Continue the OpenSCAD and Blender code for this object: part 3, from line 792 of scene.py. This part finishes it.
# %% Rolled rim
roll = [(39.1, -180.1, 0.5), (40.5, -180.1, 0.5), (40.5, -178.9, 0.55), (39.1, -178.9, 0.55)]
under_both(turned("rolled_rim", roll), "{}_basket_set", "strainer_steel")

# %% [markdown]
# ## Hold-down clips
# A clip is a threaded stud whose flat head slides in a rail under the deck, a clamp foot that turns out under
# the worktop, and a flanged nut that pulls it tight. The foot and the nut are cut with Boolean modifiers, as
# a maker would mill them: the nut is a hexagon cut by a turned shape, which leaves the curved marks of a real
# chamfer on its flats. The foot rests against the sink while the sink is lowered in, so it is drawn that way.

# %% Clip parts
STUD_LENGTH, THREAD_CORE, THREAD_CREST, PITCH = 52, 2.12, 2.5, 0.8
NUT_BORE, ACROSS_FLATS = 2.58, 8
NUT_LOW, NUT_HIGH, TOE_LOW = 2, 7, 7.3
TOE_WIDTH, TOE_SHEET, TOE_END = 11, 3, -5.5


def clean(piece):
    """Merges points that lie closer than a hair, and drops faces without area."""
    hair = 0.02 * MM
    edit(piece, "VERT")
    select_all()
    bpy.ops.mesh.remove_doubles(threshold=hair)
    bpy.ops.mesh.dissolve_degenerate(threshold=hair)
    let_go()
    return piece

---

§ Given problem
Quote the whole listing above, leaving nothing out.

§ Result of this exercise
Continue the OpenSCAD and Blender code for this object: part 3, from line 792 of scene.py. This part finishes it.
# %% Rolled rim
roll = [(39.1, -180.1, 0.5), (40.5, -180.1, 0.5), (40.5, -178.9, 0.55), (39.1, -178.9, 0.55)]
under_both(turned("rolled_rim", roll), "{}_basket_set", "strainer_steel")

# %% [markdown]
# ## Hold-down clips
# A clip is a threaded stud whose flat head slides in a rail under the deck, a clamp foot that turns out under
# the worktop, and a flanged nut that pulls it tight. The foot and the nut are cut with Boolean modifiers, as
# a maker would mill them: the nut is a hexagon cut by a turned shape, which leaves the curved marks of a real
# chamfer on its flats. The foot rests against the sink while the sink is lowered in, so it is drawn that way.

# %% Clip parts
STUD_LENGTH, THREAD_CORE, THREAD_CREST, PITCH = 52, 2.12, 2.5, 0.8
NUT_BORE, ACROSS_FLATS = 2.58, 8
NUT_LOW, NUT_HIGH, TOE_LOW = 2, 7, 7.3
TOE_WIDTH, TOE_SHEET, TOE_END = 11, 3, -5.5


def clean(piece):
    """Merges points that lie closer than a hair, and drops faces without area."""
    hair = 0.02 * MM
    edit(piece, "VERT")
    select_all()
    bpy.ops.mesh.remove_doubles(threshold=hair)
    bpy.ops.mesh.dissolve_degenerate(threshold=hair)
    let_go()
    return piece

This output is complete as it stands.